Each directory, including the root directory, contains its directory thread, which has the empty filename. The directory thread record contains the name of the directory and the id of the parent of the directory. Similarly, filethreads contain the name of a file and the id of the directory they are in. While every directory must contain a directory thread, file threads are very uncommon. In fact, both are examples of HFS redundancy - for undamaged trees, threads are not strictly necessary. Both file and directory records contain 32 bytes of information used by Finder. The first three extent descriptors for the catalog B-Tree are kept in the volume information block. If the catalog B-Tree file grows beyond three extents, the remaining extent descriptors are kept in the extents overfow.
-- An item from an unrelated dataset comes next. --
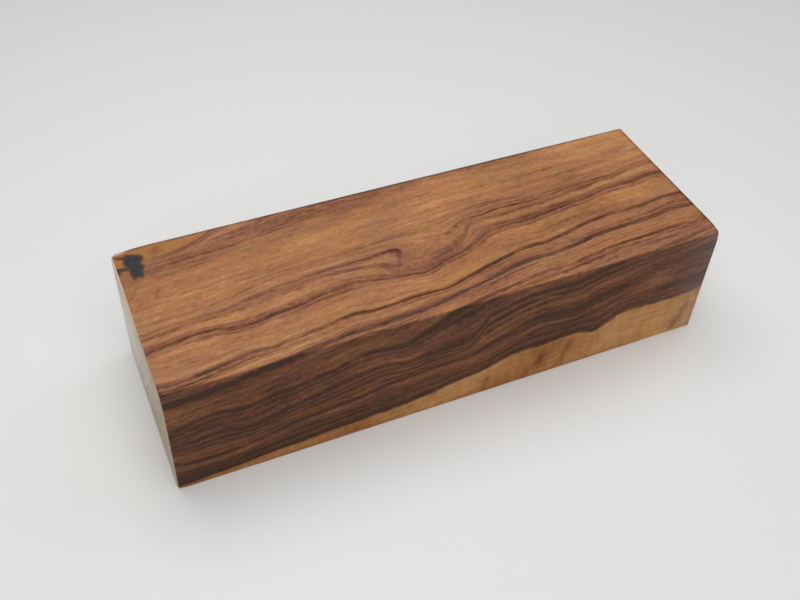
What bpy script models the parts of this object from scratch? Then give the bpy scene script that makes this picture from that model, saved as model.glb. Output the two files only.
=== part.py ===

HFS and HFS+ (also called Sequoia) filesystems are well documented. The best source of tech. information about HFS can be found in the Inside Macintosh series of books. Look at http://developer.apple.com/techpubs/mac/Files/Files-99.html. The HFS+ filesystem is described in Technote 1150, available online at http://developer.apple.com/technotes/tn/tn1150.html. A lot of information is available also in other technotes. This links are collected by Paul H. Hargrove:

7.1 Accessing HFS from Linux

7.2 Accessing HFS from OS/2 (HFS/2)

HFS/2 lets OS/2 users seamlessly read and write files on diskettes formatted with the Hierarchical File System, the file system used by Macintosh computers. With HFS/2, Macintosh diskettes can be used just as if they were regular diskettes.

This program is no longer being developed, because author doesn't use OS/2. If you are willing to maintain the program, let him know.

7.3 Accessing HFS from Windows 95/98/NT (HFV Explorer)

An HFS volume browser for Windows NT and Windows 9x based on hfsutils. Launch pad support for all major Macintosh emulators running on Windows.

7.4 Accessing HFS from DOS (MAC-ETTE)

Mac-ette is a PC utility which can read, write, format and duplicate Macintosh HFS format 1.4 Meg diskettes on a PC equipped with a 3.5 inch high density diskette drive.

7.5 HFS utils

The hfsutils package contains a set of command-line utilities such as hformat, hmount, hdir, hcopy, etc. They allow read-write access of files and directories on HFS volumes.

7.6 MacFS: A Portable Macintosh File System Library

This is a Macintosh file system library which is portable to a variety of operating systems and platforms. It presents a programming interface sufficient for creating a user level API as well as file system drivers for operating systems that support them. Authors implemented and tested such a user level API and utility programs based on it as well as an experimental Unix Virtual File System. They also describe the Macintosh Hierarchical File System and their implementation and note that the design is not well suited to reentrancy and that its complex data structures can lead to slow implementations in multiprogrammed environments. Performance measurements show that our implementation is faster than the native Macintosh implementation at creating, deleting, reading and writing files with small request sizes, but slower than the Berkeley Fast File System (FFS.) However, the native Macintosh implementation can perform large read and write operations faster that either our implementation or FFS.